A Young Peoples' Society of Christian Endeavor was organized in August, 1888, and was a great help to the church for several years. In 1896, the membership had diminished so that it seemed advisable to discontinue the organization.
The following have been licensed and ordained by the church:
Alonzo F. Benson, licensed, December 26, 1863, ordained, October 26, 1866; George W. Fuller, ordained, June, 1870; Henry A. Stetson, ordained by this church and the East Sumner church, June, 1876; Wilbur W. Cochrane, ordained, June 8, 1886; George R. Berry, licensed, August 21, 1886; John E. [p. 98] Berry, licensed, November 26, 1892, ordained, June 30, 1893; Henry H. Berry, licensed, December 23, 1892.
Alonzo F. Benson was born near West Sumner and after his pastorate there went to Buckfield and then to Weston, Mass., where he died a few years later. George W. Fuller has done good work, as a pastor, and has been located chiefly in Massachusetts. Henry A. Stetson was in the ministry many years and died not long ago. Wilbur W. Cochrane is a graduate of Colby and of Rochester Theological Seminary and has been a missionary of the American Baptist Missionary Union to the Shan states in Burmah since 1890.
John E. Berry, Henry H. Berry and George R. Berry are children of the late William D. Berry, an active member of the church. Their mother, who is still living, is a daughter of Rev. Manasseh Lawrence. John E. Berry is a graduate of Newton. He has been pastor in Vermont at Montgomery Center and West Halifax, and has recently become pastor at North Troy and Jay. Henry H. Berry is a graduate of the divinity school of the University of Chicago. He has been pastor in Illinois at Marley, Wilton Center, Lockport and Joliet; and a few months ago became pastor at Ord, Nebraska. George R. Berry is a graduate of Colby and Newton, and studied for a time at the University of Chicago. He was pastor for three years at Liberty and is now Professor of Semitic Languages at Colgate University, Hamilton, N. Y.
The deacons in chronological order of election are:
A. S. Benson, Abel Stetson, Whitney Cummings, Charles Y. Tuell, John E. Berry, Moses D. Dow and George C. West; the last two being the present deacons. All have been men of earnestness, faith and power in the work of the church.
According to the yearly reports in the Minutes of the Association, one hundred and four in all have been added by baptism and seventy-six by letter and experience. The present membership of the church is forty, the local membership being twenty-three. The largest number of members reported by the church is seventy-seven, in 1882; the membership continuing the same for a year or two after that. In 1880, seventy-two members were reported and in 1877, sixty-seven.
The story of the ministers whom the church assisted to train in their work is not exhausted in what has been said concerning [p. 99] those licensed by the church. Several other young men practically began their preaching in supplying this church, who have become efficient ministers of the gospel.
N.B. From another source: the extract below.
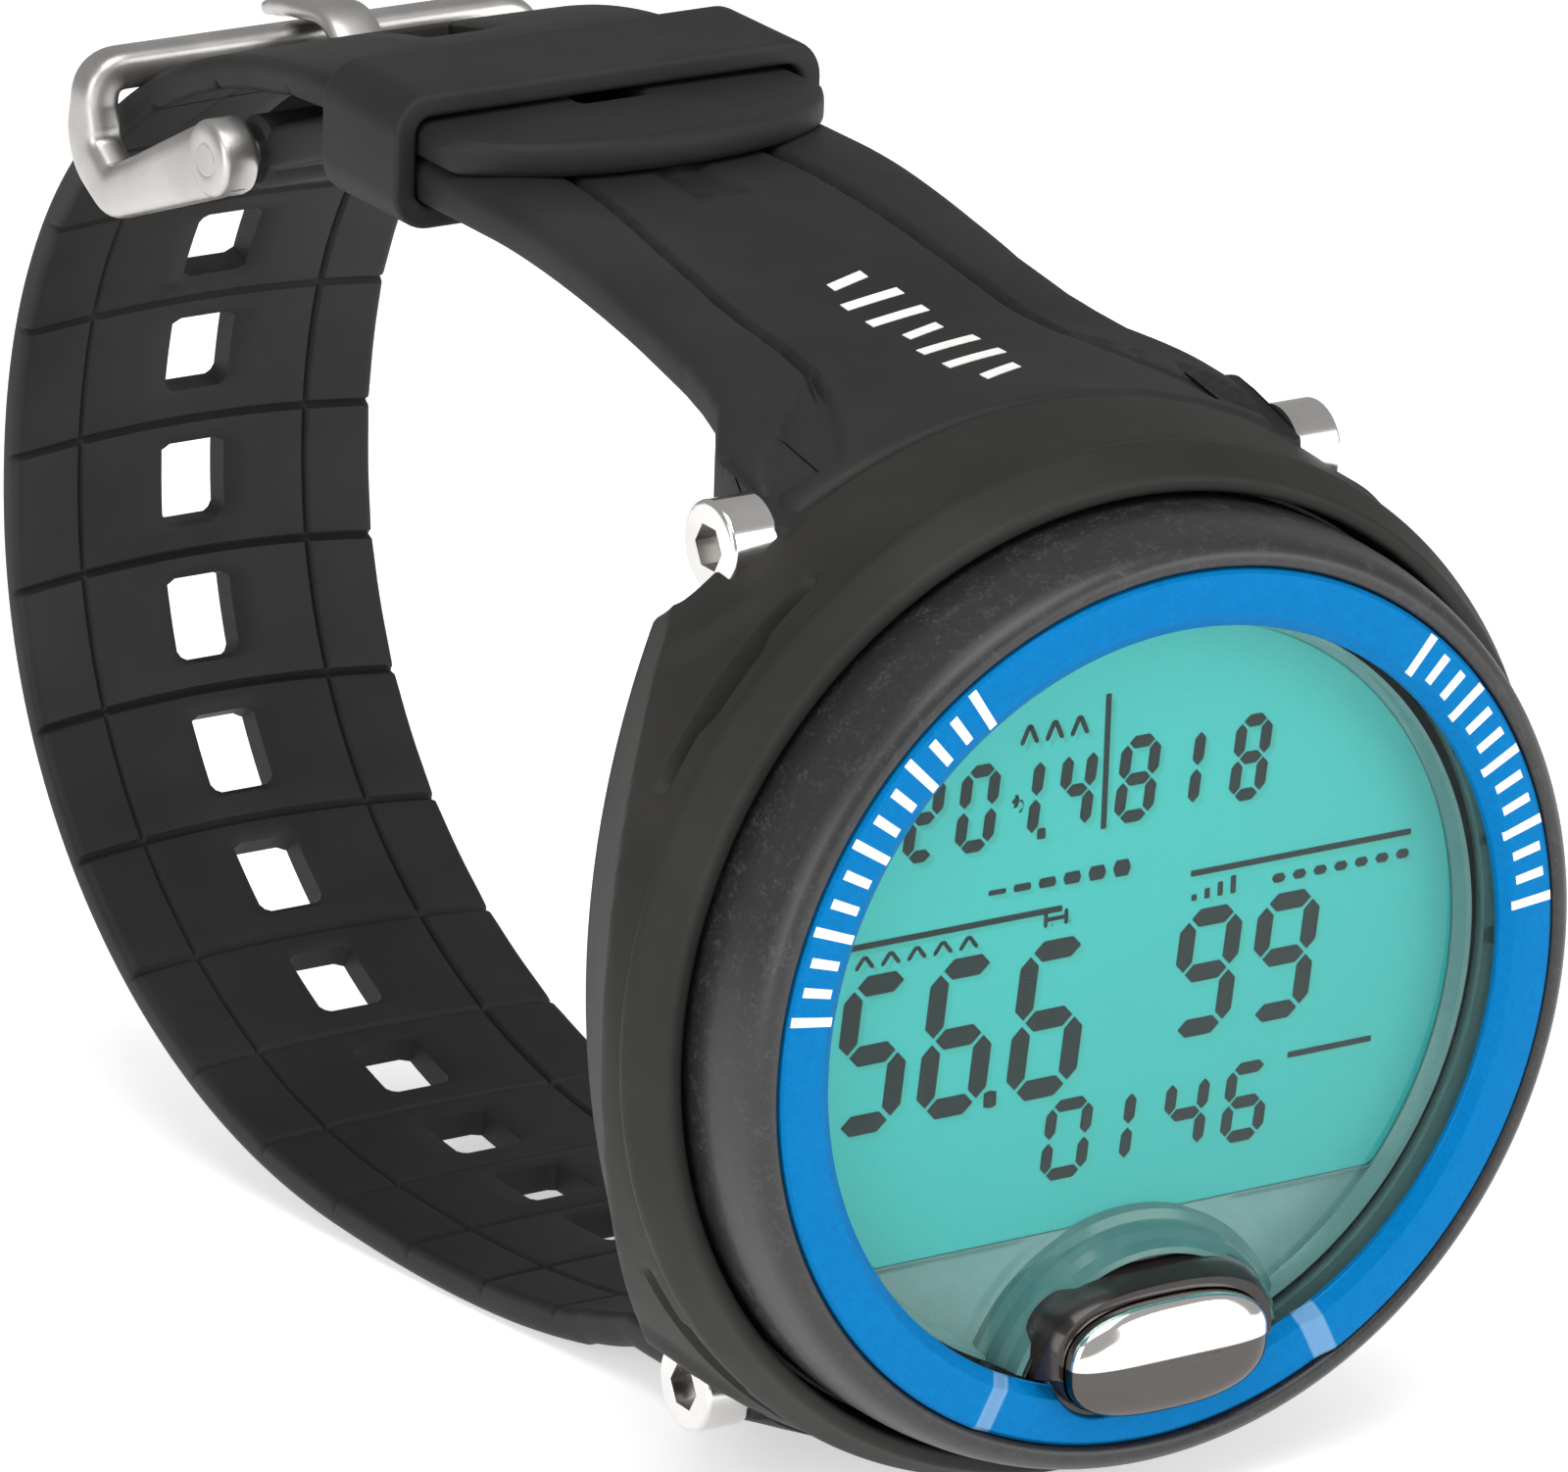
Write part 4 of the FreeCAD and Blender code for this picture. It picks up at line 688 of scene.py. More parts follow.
def notch_wall():
    """The moulding's wall round the notch: an arc of the notch circle, stepped in three rings
    from the window's face down to the display, and kept inside the window's circle."""
    steps = 160
    angle = np.linspace(math.radians(8), math.radians(172), steps)[:, None]
    columns = [(0.10, CRYSTAL_FRONT + 0.35), (0.45, CRYSTAL_FRONT + 0.45),
               (0.75, CRYSTAL_FRONT + 1.2), (1.2, CRYSTAL_FRONT + 1.6),
               (1.5, LCD_FRONT - 0.9), (2.0, LCD_FRONT - 0.6), (2.2, LCD_FRONT - 0.05),
               (2.0, LCD_FRONT + 0.3), (0.10, LCD_FRONT + 0.3)]
    points = round_y(NOTCH_R + spread(columns, 0, angle), spread(columns, 1, angle), angle)
    points[..., 2] = NOTCH_Z + points[..., 2]
    outside = np.hypot(points[..., 0], points[..., 2])
    shrink = np.minimum(1.0, (WINDOW_R - 0.1) / outside)[..., None]
    points[..., [0, 2]] = points[..., [0, 2]] * shrink
    points = folded_ends(points)
    faces = grid_faces(steps + 2, len(columns), wrap_columns=True)
    return piece("notch_wall", points, [faces], WINDOW_EDGE, "case", (), 25)


def dish():
    """The grey moulding round the display. Rows run round, and the section falls from under the
    window's rim to the display. The lower part is a shallow dish of two rings centred on the
    notch: it sinks 0.30 outside them and rises 0.35 inside, each by a smooth step."""
    steps = 360
    theta = full_turn(steps)
    rim = WINDOW_R - 0.05
    columns = [(rim, CRYSTAL_FRONT + 2.25), (rim - 0.25, CRYSTAL_FRONT + 2.4),
               (rim - 0.5, LCD_FRONT - 0.35), (DISH_R, LCD_FRONT - 0.1),
               (DISH_R, LCD_FRONT + 0.4), (rim, LCD_FRONT + 0.4)]
    wall = round_y(spread(columns, 0, theta), spread(columns, 1, theta), theta)
    faces = grid_faces(steps, len(columns), wrap_rows=True, wrap_columns=True)
    rows, cols = 90, 160
    x = np.linspace(-1, 1, cols)[None, :]
    v = np.linspace(0, 1, rows)[:, None]
    top = LCD_FLAT_Z + 0 * x
    reach, notch = DISH_R + 0.3, NOTCH_R + 2.0
    half = math.sqrt(reach ** 2 - LCD_FLAT_Z ** 2)
    xx = x * half + 0 * v
    bottom = -np.sqrt(np.clip(reach ** 2 - xx ** 2, 0, None))
    notch_top = NOTCH_Z + np.sqrt(np.clip(notch ** 2 - xx ** 2, 0, None))
    bottom = np.where(np.abs(xx) < notch, np.maximum(bottom, notch_top), bottom)
    bottom = np.minimum(bottom, LCD_FLAT_Z - 0.3)
    zz = top + (bottom - top) * v
    ring = np.hypot(xx, zz - NOTCH_Z) - NOTCH_R
    depth = 0.30 * smooth((ring - 3.0) / 1.4) - 0.35 * smooth((2.6 - ring) / 1.6)
    depth = depth * smooth((top - zz) / 0.5)
    upper = np.stack([xx, LCD_FRONT - 0.12 + depth, zz], -1)
    lower = np.stack([xx, LCD_FRONT + 0.6 + 0 * zz, zz], -1)
    co, more = two_sided(upper, lower, np.ones((rows - 1, cols - 1), bool))
    co, all_faces = joined([(wall, faces), (co, more)])
    return piece("dish", co, [all_faces], WINDOW_GREY, "case", ["window_mask"], 25)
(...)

Here may be mentioned A. P. Wedge, Sumner Bangs and W. E. Lombard.
Through all its history the church has been characterized by a spirit of activity and self-help. There have been many periods, longer or shorter, without preaching; but, at these times, some service has ordinarily been maintained. Usually there has been a prayer meeting and Sunday-school; and sometimes a sermon has been read. The membership is small at the present time, yet these few have something of the same sense of responsibility and are seeking to do the work of the Lord with confident trust in Him, as in the past.